In preclinical experiments, uPAR-targeted CAR T cells were effective at killing cancer cells across multiple cancer models. And their effect could be further enhanced by combining them with senescence-inducing treatments such as the chemotherapy agent cisplatin, which raised uPAR levels and made tumor cells easier for the engineered T cells to attack.
Testing showed that the engineered cells worked most effectively when there were at least 1,500 uPAR molecules on the surface of each cell.
And to make the engineered cells even more effective, the team developed the new CAR T cells using new uPAR-binding molecules designed to recognize a form of uPAR that is less likely to be shed from the cell surface due to inflammation.
Importantly, uPAR-directed CAR T cells could attack tumors from multiple angles, the author says.

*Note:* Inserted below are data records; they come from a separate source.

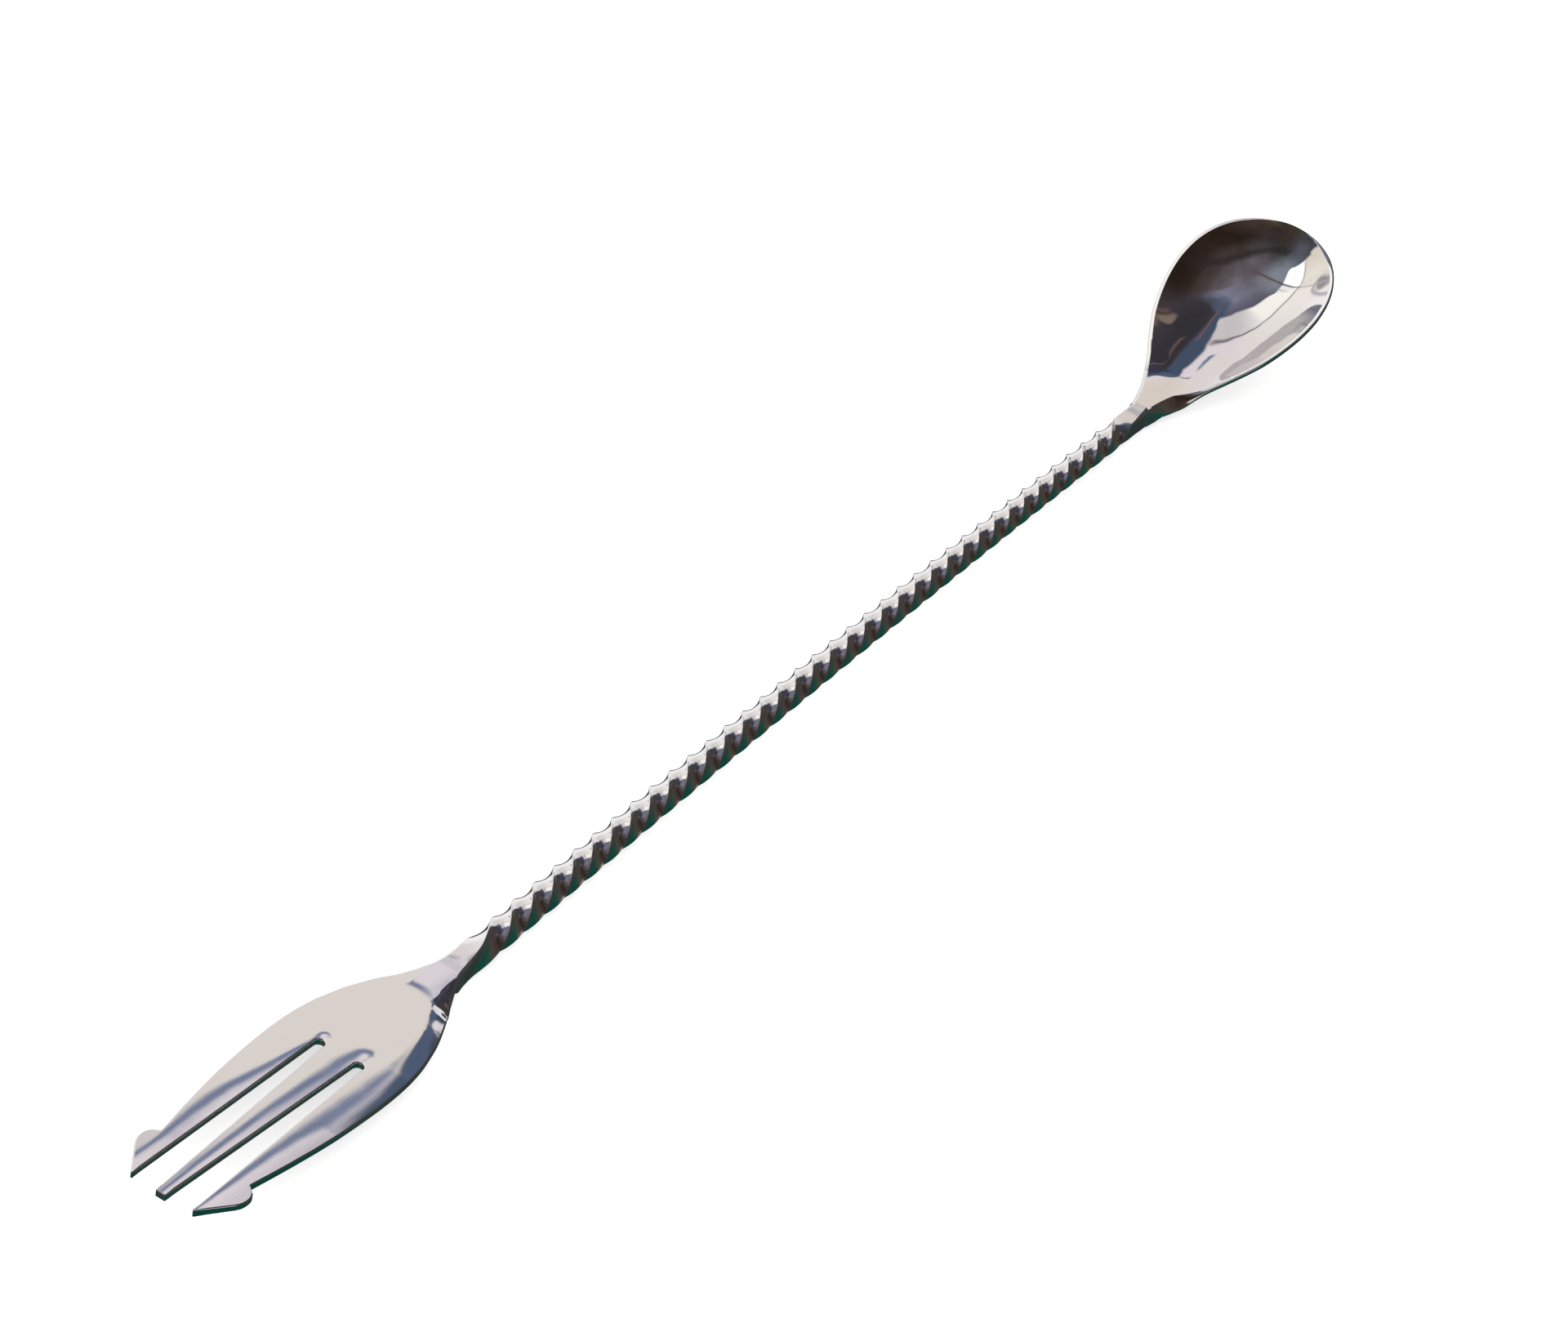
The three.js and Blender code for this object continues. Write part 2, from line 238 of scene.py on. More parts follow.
def rod_section(x, arc_points=7, flat_points=4):
    """Rounded rectangle, anticlockwise seen from +X: points and normals as (y, z)."""
    radius = rod_round(x)
    flat_y, flat_z = float(rod_half_width(x)) - radius, float(rod_half(x)) - radius
    signs = [(1, 1), (-1, 1), (-1, -1), (1, -1)]

    def on_corner(k, normal):
        sy, sz = signs[k % 4]
        return np.array((sy * flat_y + radius * normal[0], sz * flat_z + radius * normal[1]))

    points, normals = [], []
    for k in range(4):
        for a in np.linspace(0, math.pi / 2, arc_points):
            normal = (math.cos(a + k * math.pi / 2), math.sin(a + k * math.pi / 2))
            points.append(on_corner(k, normal))
            normals.append(normal)
        first, last = points[-1], on_corner(k + 1, normal)
        for share in np.linspace(0, 1, flat_points + 2)[1:-1]:
            points.append(first + (last - first) * share)
            normals.append(normal)
    return np.array(points), np.array(normals)


def rod_ring(x):
    points, _ = rod_section(x)
    y, z = rotate(points[:, 0], points[:, 1], float(turn(x)))
    return place(x, y, rod_z(x) + z)


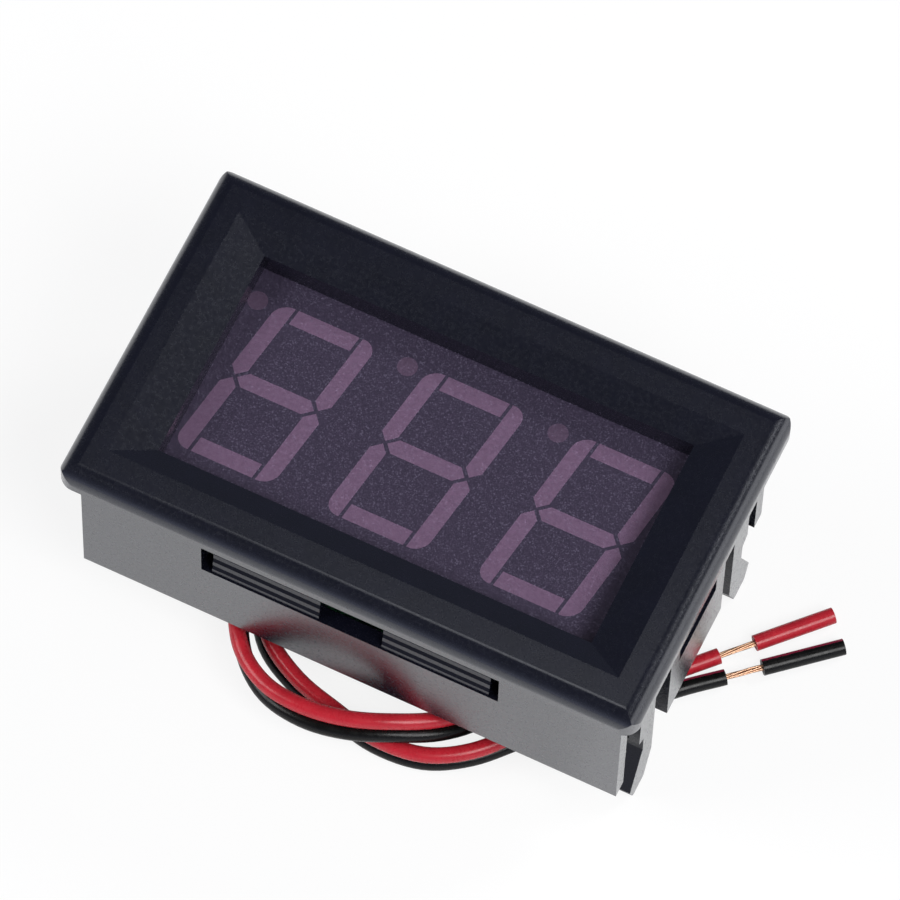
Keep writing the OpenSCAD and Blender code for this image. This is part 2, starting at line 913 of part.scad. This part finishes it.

“We’re not just targeting uPAR on the surface of tumor cells, but also the uPAR-expressing fibroblasts and myeloid cells in a tumor’s supporting ‘niche,” the author says. “That is something unique.”
The researchers believe targeting uPAR also holds promise for diseases beyond cancer.
“The same types of cells and tissues that we find around tumors are important in other fibrotic, degenerative, and inflammatory disorders,” the author says.
Beyond CAR T cells, uPAR might also be targeted with antibody drug conjugates, antibody-delivered radiation, and CAR-based natural killer cell treatments, the study authors note.
The researchers also showed two potential ways to monitor uPAR-high disease without a biopsy: measuring suPAR (a soluble fragment of uPAR) in blood, and using uPAR-targeted PET scans to spot tumors and metastases and track the cancer’s response to treatment over time.